Agencies handle the highest volumes and the trickiest transitions - footage collected for security or enforcement, then released to the public or media. Publishing dashcam or CCTV clips on a platform like YouTube is a new purpose beyond the original collection, and typically calls for plate (and face) redaction. Practical protocols help: define when plates must be blurred, redact before footage leaves the secure environment, prefer on-premise tooling to preserve chain of custody, and train the people who handle the data. See how Gallio PRO fits high-volume redaction workflows.

FAQ: License Plate Blurring

Do you legally have to blur license plates?

It depends on jurisdiction and purpose. In Western Europe it's effectively mandatory; the UK ICO expects redaction before disclosure; Poland's position is split (UODO/EDPB say yes, the NSA has said plates aren't personal data); the US has no general rule but several frameworks make redaction the safe default.

Is a license plate personal data under GDPR?

Often yes - when the person is reasonably identifiable, including by combining the plate with other data such as a registration lookup. Identifiability and context decide.

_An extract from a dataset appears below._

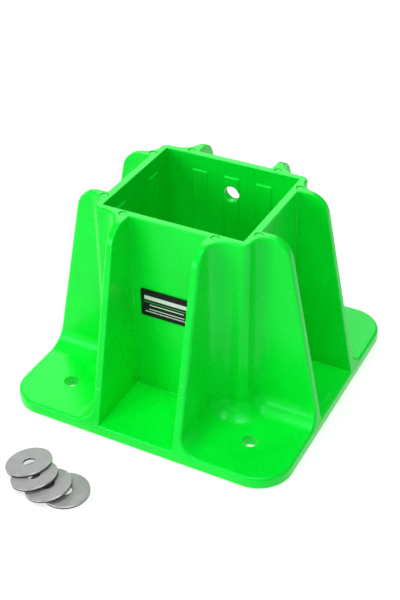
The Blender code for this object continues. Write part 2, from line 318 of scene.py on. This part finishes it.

Do I have to blur plates in the US?

There's no blanket federal requirement, but the DPPA restricts access to the DMV record that links a plate to its owner, California's CCPA/CPRA can treat a plate as personal information, and several states regulate ALPR data. Redaction before publishing is the safe choice.

Can Gallio PRO blur license plates automatically?

Yes. Plates and faces are detected and blurred automatically across photos and recorded video; anything else can be blurred manually in the built-in editor.

Does Gallio PRO blur plates in real time or in a live stream?

No. Gallio PRO works on recorded files and does not perform real-time or live-stream anonymization.

What's the difference between blurring and anonymization?

Blurring makes the plate unreadable while the plate area stays visible; anonymization is any method that prevents identification. Either way it must be irreversible to count.

Do different countries have different rules?

Yes - significantly. The EU, UK, Poland, and the US take different positions on whether a plate is personal data and when redaction is required, so check the rules for the jurisdiction you publish to.

References list

  1. Regulation (EU) 2016/679 (GDPR) - Art. 4(1), Art. 5(1)(c), Art. 6, Art. 83. https://eur-lex.europa.eu/
  2. European Data Protection Board (2019). Guidelines 3/2019 on processing of personal data through video devices. https://edpb.europa.eu/
  3. CJEU, Case C-212/13, František Ryneš v ÚOOÚ (2014). https://curia.europa.eu/
  4. Information Commissioner's Office (UK). Guide to Data Protection - video surveillance. https://ico.org.uk/
  5. Driver's Privacy Protection Act, 18 U.S.C. § 2721 et seq. (US).
  6. California Civil Code § 1798.90.5 et seq. (ALPR); CCPA/CPRA.